(Object modeling scripts):
● ● ● ● ●
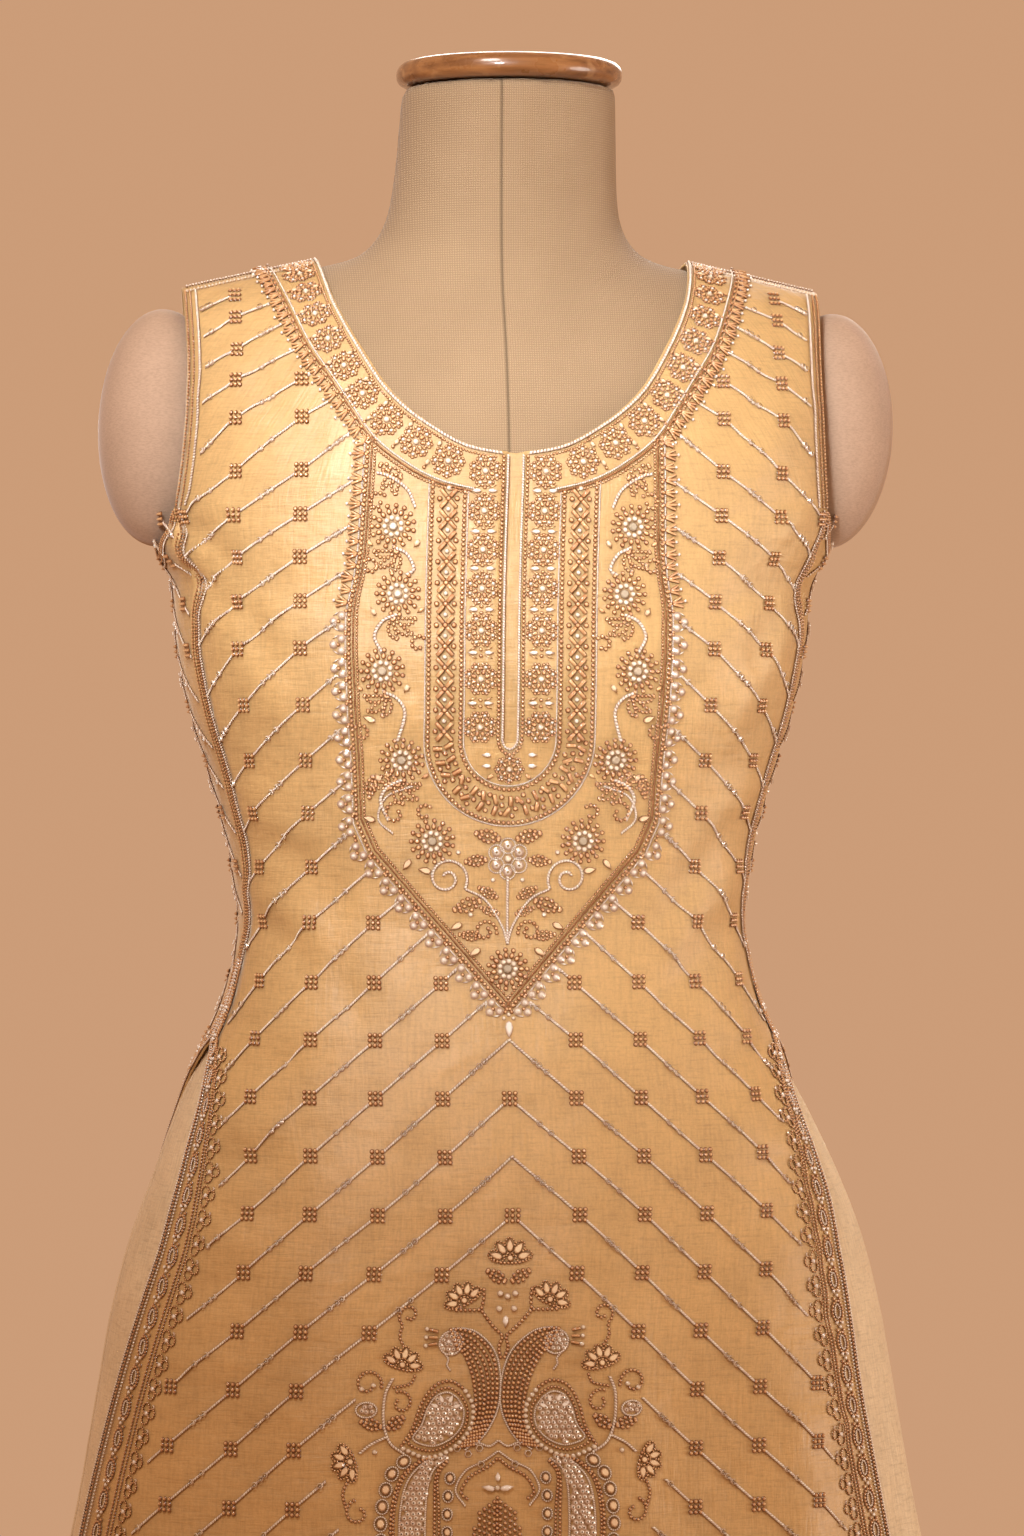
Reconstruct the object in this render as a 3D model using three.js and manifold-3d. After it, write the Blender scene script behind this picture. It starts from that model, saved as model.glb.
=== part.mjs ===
// A sharara set on a dress form: a sleeveless A-line kurta with side slits over flared sharara trousers.
// Millimetres, +Z up, the front faces -Y, and the origin is on the floor under the middle of the stand.
import * as THREE from "three";
import { mergeVertices } from "three/addons/utils/BufferGeometryUtils.js";
import Module from "manifold-3d";

const wasm = await Module();
wasm.setup();

// ---- Driving dimensions -------------------------------------------------------------------------
const CLOTH = 1.6; // thickness of every cloth wall
const SEAM = 0.3; // gap between two pieces that are sewn together
const ROUNDNESS = 2.5; // exponent of the body's oval sections
const ROLL = 1.9; // exponent of the shoulder's roll, seen from the side

const CHEST_Z = 1245; // where the armholes leave the side seams
const SHOULDER_NECK = { x: 104, z: 1385 }; // high point of the shoulder seam
const SHOULDER_TIP = { x: 178, z: 1369 };
const UNDERARM_DROP = 24; // the armhole's lowest point, below CHEST_Z
const UNDERARM_EASE_Z = 1168; // below this the rows are level again
const KURTA_HEM = 385;
const SIDE_SLIT_TOP = 955;
const FRONT_SLIT = { half: 4.3, bottom: 1115 }; // the opening at the centre front
const PLACKET_HALF = 10; // half-width of the strip behind that opening
const PLACKET_THICK = 1.2;

const WAISTBAND = { top: 1015, bottom: 985, thick: 2 };
const CROTCH = { z: 695, joinZ: 860, bend: 5 };
const SHARARA_HEM = 18;
const LEG_SPREAD = 0.02; // how fast the inner walls part below the crotch
const FLUTES = 7; // soft waves round each leg's outer half
const FLUTE_DEPTH = 9; // at the hem
const FLUTE_TOP = 640; // where they begin

const FORM_BOTTOM = 800;
const ARM_PLATE_X = 174; // flat ends of the form's shoulders
const ARM = { x: 188, z: 1291, out: 35, depth: 42, tall: 66 };
const CAP = { bottom: 1481.3, top: 1496, radius: 63 };
const POLE = { x: 62, radius: 16 };
const BASE = { radius: 190, thick: 10 };

// Outer faces of the kurta, from the chest down
const KURTA = [
  { z: 1245, half: 190, front: 118, back: 98 },
  { z: 1229, half: 189, front: 119, back: 98 },
  { z: 1200, half: 178, front: 121, back: 99 },
  { z: 1168, half: 175, front: 122, back: 100 },
  { z: 1136, half: 168.5, front: 119, back: 98 },
  { z: 1095, half: 156, front: 109, back: 93 },
  { z: 1050, half: 145, front: 102, back: 90 },
  { z: 1017, half: 141, front: 99, back: 91 },
  { z: 995, half: 144, front: 101, back: 95 },
  { z: 972, half: 150, front: 106, back: 101 },
  { z: 944, half: 163, front: 112, back: 110 },
  { z: 916, half: 175.5, front: 118, back: 119 },
  { z: 888, half: 188, front: 124, back: 126 },
  { z: 832, half: 209.5, front: 134, back: 138 },
  { z: 748, half: 229, front: 147, back: 152 },
  { z: 672, half: 245.5, front: 158, back: 163 },
  { z: 500, half: 282, front: 183, back: 188 },
  { z: 385, half: 306, front: 199, back: 204 },
];

// Outer faces of the sharara
const SHARARA = [
  { z: 1015, half: 137, front: 95, back: 87 },
  { z: 985, half: 142, front: 98.5, back: 93 },
  { z: 972, half: 145.5, front: 101.5, back: 96.5 },
  { z: 944, half: 157, front: 107.5, back: 105.5 },
  { z: 916, half: 171, front: 113.5, back: 114.5 },
  { z: 888, half: 183, front: 119.5, back: 121.5 },
  { z: 832, half: 204, front: 129.5, back: 133.5 },
  { z: 748, half: 223, front: 142, back: 147 },
  { z: 672, half: 239, front: 153, back: 158 },
  { z: 500, half: 275, front: 178, back: 183 },
  { z: 385, half: 299, front: 194, back: 199 },
  { z: 200, half: 334, front: 221, back: 224 },
  { z: 18, half: 362, front: 246, back: 246 },
];

// How far the dress form lies inside the kurta's outer face
const FORM_INSET = [
  { z: 1396, inset: 3.9 },
  { z: 1350, inset: 4 },
  { z: 1300, inset: 4.4 },
  { z: 1245, inset: 5 },
  { z: 1168, inset: 5 },
  { z: 1050, inset: 7 },
  { z: 1015, inset: 7.4 },
  { z: 985, inset: 7.4 },
  { z: 972, inset: 8.5 },
  { z: 944, inset: 11 },
  { z: 888, inset: 22 },
  { z: 832, inset: 38 },
  { z: 800, inset: 48 },
];

// Side edges of the two kurta panels: angle round the body from the centre front, in degrees
const SIDE_EDGES = [
  { z: 1245, front: 70, back: 70, backInner: 108 },
  { z: 1205, front: 67, back: 67, backInner: 108 },
  { z: 1164, front: 71, back: 71, backInner: 108 },
  { z: 1050, front: 72, back: 72, backInner: 108 },
  { z: 1012, front: 78, back: 78, backInner: 110 },
  { z: 972, front: 80, back: 80, backInner: 112 },
  { z: 955, front: 80, back: 80, backInner: 114 },
  { z: 944, front: 75, back: 86, backInner: 116 },
  { z: 916, front: 68.5, back: 97, backInner: 120 },
  { z: 870, front: 64, back: 104, backInner: 123 },
  { z: 832, front: 61, back: 107, backInner: 125 },
  { z: 672, front: 62, back: 111, backInner: 127 },
  { z: 385, front: 62, back: 113, backInner: 128 },
];

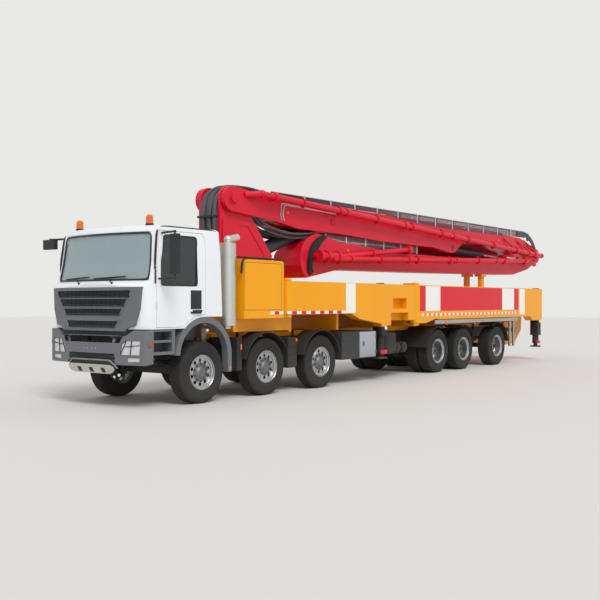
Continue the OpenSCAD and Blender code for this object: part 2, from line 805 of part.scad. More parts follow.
module boom_rest() {
    color("#e8a013") place() both_sides() {
        block([180, rest_y - 100, deck_z + 20], [280, rest_y + 100, rest_z - 60]);
        side_plate([[rest_y - 150, rest_z - 70], [rest_y + 150, rest_z - 70],
            [rest_y + 150, rest_z + 150 * arm_2_slope], [rest_y - 150, rest_z - 150 * arm_2_slope]],
                100, arm_2_half);
    }
}

// Steering knuckle: lugs above and below the axle's eye, kingpin, spindle
module knuckle(i, side) {
    y = steered[i][0];
    top = boss_h / 2 + clear;
    spindle_end = track_half - 60;
    color("#2a2c2f") place() mirror([side > 0 ? 0 : 1, 0, 0]) translate([0, y, tyre_r]) {
        translate([kingpin_x, 0, -top - lug_t]) cylinder(h = 2 * (top + lug_t), r = kingpin_r);
        for (z = [top, -top - lug_t]) {
            translate([kingpin_x, 0, z]) cylinder(h = lug_t, r = boss_r);
            block([kingpin_x, -boss_r, z], [kingpin_x + boss_r + 8 + 30, boss_r, z + lug_t]);
        }
        block([kingpin_x + boss_r + 8, -boss_r, -top - lug_t], [kingpin_x + boss_r + 38, boss_r,
            top + lug_t]);
        cross_pin(0, 0, kingpin_x + boss_r + 30, spindle_end, spindle_r);
    }
}

module knuckle_1_left() { knuckle(0, 1); }
module knuckle_1_right() { knuckle(0, -1); }
module knuckle_2_left() { knuckle(1, 1); }
module knuckle_2_right() { knuckle(1, -1); }
module knuckle_3_left() { knuckle(2, 1); }
module knuckle_3_right() { knuckle(2, -1); }
module knuckle_6_left() { knuckle(3, 1); }
module knuckle_6_right() { knuckle(3, -1); }

// Half outline of a tyre's side from the rim to the tread: radius, distance from the side face
tyre_side = [[rim_r, 24], [rim_r + 30, 6], [rim_r + 75, 0], [tyre_r - 115, 0], [tyre_r - 55, 9],
    [tyre_r - 20, 26], [tyre_r - 5, 45], [tyre_r, 70]];

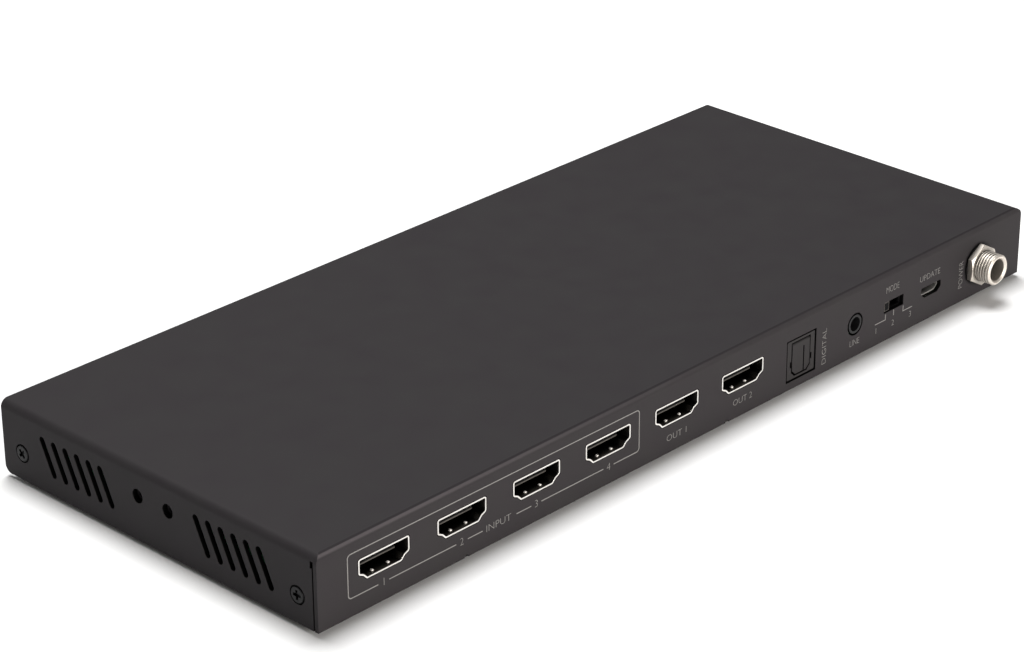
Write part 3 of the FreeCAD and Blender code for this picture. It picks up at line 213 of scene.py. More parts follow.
finishes = {
    # polyester powder coat on steel: matte, with a soft orange peel half a millimetre across, rubbed
    # lighter on the bend above the sockets; inside and in the cuts only its black primer shows
    "powderCoatCharcoal": {"colour": "#2e2b2d", "second": "#302e2f", "rough": (0.58, 0.66),
                           "patch": 9.0, "grain": 0.55, "grainHeight": 0.006, "specular": 0.1,
                           "edge": 0.2, "shade": 0.8, "shadeDepth": 1.6, "dull": "#232022",
                           "rubbed": "#484446", "rubbedFrom": 95.0, "rubbedTo": -10.0,
                           "primer": "#090909"},
    # the same coat on the base, from another batch
    "powderCoatBase": {"colour": "#2e2b2d", "second": "#302e2f", "rough": (0.58, 0.66), "patch": 9.0,
                       "grain": 0.55, "grainHeight": 0.006, "specular": 0.1, "edge": 0.2, "shade": 0.8,
                       "shadeDepth": 1.6},
    # hot black oxide on steel screws: a thin satin black that shows the metal at its corners
    "blackOxideSteel": {"colour": "#1b1b1c", "second": "#232324", "rough": (0.4, 0.5), "patch": 1.2,
                        "grain": 0.3, "grainHeight": 0.006, "metallic": 0.5, "specular": 0.2,
                        "edge": 0.08, "shade": 0.8, "shadeDepth": 1.5},
    # epoxy screen ink: flat and even, with the mesh of the screen just felt
    "screenInkGrey": {"colour": "#757371", "second": "#7c7a78", "rough": (0.6, 0.7), "patch": 1.5,
                      "grain": 0.15, "grainHeight": 0.003},
    # electroplated nickel on stamped steel: warm, bright, with faint drawing lines along the socket
    "nickelPlatedSteel": {"colour": "#efece8", "second": "#e4e0da", "rough": (0.28, 0.38), "patch": 1.6,
                          "grain": 0.35, "grainHeight": 0.002, "metallic": 1.0,
                          "stretch": (1.0, 0.25, 1.0), "edge": 0.06, "shade": 5.0, "shadeDepth": 4.5},
    # the same nickel where the plug rubs it bright, on the noses of the grip springs
    "rubbedNickel": {"colour": "#f6f4f0", "second": "#efece7", "rough": (0.35, 0.45), "patch": 0.8,
                     "grain": 0.25, "grainHeight": 0.001, "metallic": 0.1},
    # matte tin on thin drawn steel: pale and a little dull
    "matteTinPlate": {"colour": "#e8e6e3", "second": "#dcdad6", "rough": (0.36, 0.46), "patch": 1.0,
                      "grain": 0.2, "grainHeight": 0.001, "metallic": 0.25, "shade": 2.2,
                      "shadeDepth": 2.2},
    # black nylon of the sliding knob, its edges polished pale by fingernails
    "wornBlackNylon": {"colour": "#0d0d0e", "second": "#121213", "rough": (0.4, 0.5), "patch": 0.9,
                       "grain": 0.15, "grainHeight": 0.003, "specular": 0.03, "worn": "#625f5c",
                       "wornReach": 0.5},
    # bright nickel over machined brass: the turning marks run round, so they stay very fine
    "nickelPlatedBrass": {"colour": "#e2dbd2", "second": "#d8d0c6", "rough": (0.42, 0.52), "patch": 1.2,
                          "grain": 0.25, "grainHeight": 0.003, "metallic": 0.85, "edge": 0.08,
                          "shade": 4.0, "shadeDepth": 1.7},
    # tin on steel: greyer and softer than nickel
    "tinPlatedSteel": {"colour": "#c9c9c6", "second": "#b7b8b6", "rough": (0.36, 0.48), "patch": 1.5,
                       "grain": 0.4, "grainHeight": 0.003, "metallic": 1.0, "edge": 0.06, "shade": 3.0,
                       "shadeDepth": 2.2},
    # zinc on steel hardware: bluish silver with a little bloom
    "zincPlatedSteel": {"colour": "#b9bdc0", "second": "#a7abb0", "rough": (0.3, 0.42), "patch": 1.8,
                        "grain": 0.4, "grainHeight": 0.004, "metallic": 1.0, "edge": 0.08},
    # flash gold over nickel on the contacts
    "goldFlashContact": {"colour": "#d9b463", "second": "#cfa653", "rough": (0.18, 0.26), "patch": 0.8,
                         "grain": 0.2, "grainHeight": 0.001, "metallic": 1.0, "shade": 4.0,
                         "shadeDepth": 1.5},
    # turned brass, left bare
    "turnedBrass": {"colour": "#c9a765", "second": "#b89556", "rough": (0.22, 0.3), "patch": 1.0,
                    "grain": 0.2, "grainHeight": 0.002, "metallic": 1.0, "shade": 4.0,
                    "shadeDepth": 2.0},
    # glass-filled polyester of the socket inserts: dull black with a sandy bloom from the glass
    "glassFilledPolyester": {"colour": "#0c0c0c", "second": "#121212", "rough": (0.55, 0.68),
                             "patch": 0.9, "grain": 0.12, "grainHeight": 0.003, "specular": 0.15,
                             "edge": 0.05},
    # the same polyester at the tip of a tongue, rubbed grey by the plugs
    "rubbedPolyester": {"colour": "#4f4b47", "second": "#4b4844", "rough": (0.45, 0.55), "patch": 0.7,
                        "grain": 0.12, "grainHeight": 0.002, "specular": 0.3},
    # ABS moulded in a sparked tool: satin black with a fine even grain
    "satinBlackAbs": {"colour": "#1a1a1b", "second": "#1f1f20", "rough": (0.42, 0.5), "patch": 1.6,
                      "grain": 0.18, "grainHeight": 0.003, "specular": 0.2, "edge": 0.06, "shade": 1.5,
                      "shadeDepth": 1.3},
    # ABS dyed charcoal to go with the coat, in a finer sparked tool
    "charcoalAbs": {"colour": "#2a2829", "second": "#2d2b2b", "rough": (0.48, 0.56), "patch": 1.6,
                    "grain": 0.16, "grainHeight": 0.003, "specular": 0.12, "edge": 0.06, "shade": 0.9,
                    "shadeDepth": 1.6},
    # ABS moulded in a polished tool: deep gloss black with a faint ripple
    "glossBlackAbs": {"colour": "#0a0a0b", "second": "#0d0d0e", "rough": (0.05, 0.09), "patch": 3.0,
                      "grain": 2.2, "grainHeight": 0.004, "ior": 1.53, "coat": 0.6, "coatRough": 0.04},
    # smoked epoxy of the lights, near black while they are off
    "smokedEpoxyLens": {"colour": "#15171a", "second": "#1b1e21", "rough": (0.12, 0.2), "patch": 0.8,
                        "grain": 0.6, "grainHeight": 0.002, "specular": 0.25, "shade": 1.5,
                        "shadeDepth": 2.0},
    # dark epoxy of the receiver, which passes infra-red only
    "darkReceiverEpoxy": {"colour": "#120d10", "second": "#1a1216", "rough": (0.07, 0.12), "patch": 1.5,
                          "grain": 1.0, "grainHeight": 0.003, "ior": 1.54},
    # moulded epoxy of the chips: matte, with a fine blasted grain
    "blastedChipEpoxy": {"colour": "#1b1b1c", "second": "#222223", "rough": (0.6, 0.72), "patch": 2.0,
                         "grain": 0.14, "grainHeight": 0.004},
    # extruded aluminium, plain: drawn lines run along the fins
    "extrudedAluminium": {"colour": "#c4c6c8", "second": "#b4b6b9", "rough": (0.3, 0.44), "patch": 3.0,
                          "grain": 0.5, "grainHeight": 0.006, "metallic": 1.0,
                          "stretch": (1.0, 0.12, 1.0), "edge": 0.1},
    # drawn aluminium of the capacitor cans
    "drawnAluminium": {"colour": "#cfd0d0", "second": "#c0c1c2", "rough": (0.22, 0.3), "patch": 1.5,
                       "grain": 0.4, "grainHeight": 0.003, "metallic": 1.0, "stretch": (1.0, 1.0, 0.15),
                       "edge": 0.15},
    # pressed ferrite powder: grainy dark grey
    "pressedFerrite": {"colour": "#37383b", "second": "#424347", "rough": (0.62, 0.75), "patch": 0.9,
                       "grain": 0.2, "grainHeight": 0.012, "edge": 0.15},
    # filled silicone of the thermal pad
    "siliconePad": {"colour": "#7e8791", "second": "#8a929b", "rough": (0.7, 0.8), "patch": 1.5,
                    "grain": 0.3, "grainHeight": 0.01},
    # light grey silicone rubber of the feet: soft bloom and a fine tacky grain
    "greySiliconeRubber": {"colour": "#b9b7b1", "second": "#c6c4be", "rough": (0.62, 0.74),
                           "patch": 1.6, "grain": 0.22, "grainHeight": 0.008, "specular": 0.35,
                           "sheen": 0.1, "edge": 0.1},
}
materials = {name: makeFinish(name, look) for name, look in finishes.items()}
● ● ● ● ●
(Description of the task):
The lines to be given again exactly are those from the one containing "Continue the OpenSCAD" up to and including the one containing "[tyre_r - 20, 26], [tyre_r".

(Output of the exercise):
Continue the OpenSCAD and Blender code for this object: part 2, from line 805 of part.scad. More parts follow.
module boom_rest() {
    color("#e8a013") place() both_sides() {
        block([180, rest_y - 100, deck_z + 20], [280, rest_y + 100, rest_z - 60]);
        side_plate([[rest_y - 150, rest_z - 70], [rest_y + 150, rest_z - 70],
            [rest_y + 150, rest_z + 150 * arm_2_slope], [rest_y - 150, rest_z - 150 * arm_2_slope]],
                100, arm_2_half);
    }
}

// Steering knuckle: lugs above and below the axle's eye, kingpin, spindle
module knuckle(i, side) {
    y = steered[i][0];
    top = boss_h / 2 + clear;
    spindle_end = track_half - 60;
    color("#2a2c2f") place() mirror([side > 0 ? 0 : 1, 0, 0]) translate([0, y, tyre_r]) {
        translate([kingpin_x, 0, -top - lug_t]) cylinder(h = 2 * (top + lug_t), r = kingpin_r);
        for (z = [top, -top - lug_t]) {
            translate([kingpin_x, 0, z]) cylinder(h = lug_t, r = boss_r);
            block([kingpin_x, -boss_r, z], [kingpin_x + boss_r + 8 + 30, boss_r, z + lug_t]);
        }
        block([kingpin_x + boss_r + 8, -boss_r, -top - lug_t], [kingpin_x + boss_r + 38, boss_r,
            top + lug_t]);
        cross_pin(0, 0, kingpin_x + boss_r + 30, spindle_end, spindle_r);
    }
}

module knuckle_1_left() { knuckle(0, 1); }
module knuckle_1_right() { knuckle(0, -1); }
module knuckle_2_left() { knuckle(1, 1); }
module knuckle_2_right() { knuckle(1, -1); }
module knuckle_3_left() { knuckle(2, 1); }
module knuckle_3_right() { knuckle(2, -1); }
module knuckle_6_left() { knuckle(3, 1); }
module knuckle_6_right() { knuckle(3, -1); }

// Half outline of a tyre's side from the rim to the tread: radius, distance from the side face
tyre_side = [[rim_r, 24], [rim_r + 30, 6], [rim_r + 75, 0], [tyre_r - 115, 0], [tyre_r - 55, 9],
    [tyre_r - 20, 26], [tyre_r - 5, 45], [tyre_r, 70]];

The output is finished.